OPINI — Perkara Djoko Tjandra tak ubahnya magnet yang berkekuatan raksasa yang mampu menyedot semua tatapan mata bangsa ini, sekaligus menjadi buah bibir pada semua lapisan masyarakat aroma busuk penegakan hukum, kian lama meracuni kehidupan berbangsa dan bernegara, tapi apa hendak dikata, masyarakat miskin khususnya, sungguh tak memiliki kemampuan apa-apa selain kata pasrah dalam kebisuan. Bahkan sekalipun suaranya melengking hingga ke-ujung langit, berharap akan tegaknya hukum yang berkeadilan, siapa sudi menyambutnya.
Pelarian Djoko Tjandra sungguh sangat menyudutkan institusi Polri bahkan 3 orang oknum jenderalnya menjadi korban. (Bukan bermaksud membenarkan tindakan jenderal tersebut). Adapun rentetan proses hukum Djoko Tjandra mulai dari di PN Jaksel September 1999 sampai Agustus tahun 2000, kasasi JPU September tahun 2000, dan MA menolak kasasi JPU Juni tahun 2001. Sungguh tak terduga JPU/ Jaksa Agung Oktober tahun 2008 mengajukan PK dan Juni tahun 2009 MA menjatuhkan vonis terhadap Djoko Tjandra dengan pidana penjara selama 2 (dua) tahun. Tapi bila kita menelaah secara cermat, teliti dengan prinsip keadilan dan kepastian hukum tehadap rentetan proses hukum tersebut, maka pandangan dan kesimpulan kita mungkin berbeda.
Penulis hanya terbatas menelaah pada proses penegakan hukum perkara Djoko Tjandra.
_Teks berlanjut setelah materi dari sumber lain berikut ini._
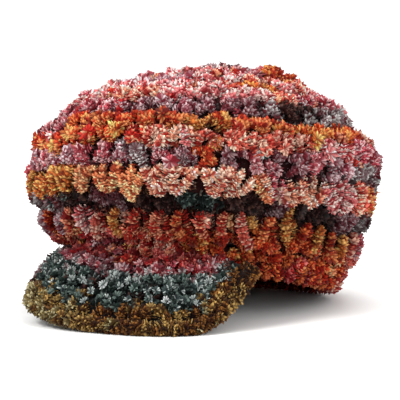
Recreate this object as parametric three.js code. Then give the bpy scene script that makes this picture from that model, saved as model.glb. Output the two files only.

Penulis sendiri sepakat bahwa koruptor itu mutlak dihukum berat. Tapi sepatutnya disadari bahwa bangsa kita adalah bangsa yang beradab, terlebih lagi negara kita adalah negara hukum, maka seburuk apapun kejahatan pelaku semestinya proses penegakan hukum itu tetap konsisten berdasarkan hukum yang berlaku. Sungguh ironis bila tujuan yang mulia menegakkan hukum dan keadilan, justeru yang terjadi pembusukan sistem hukum yang menuai puncak ketidak-adilan yang tak berkesudahan.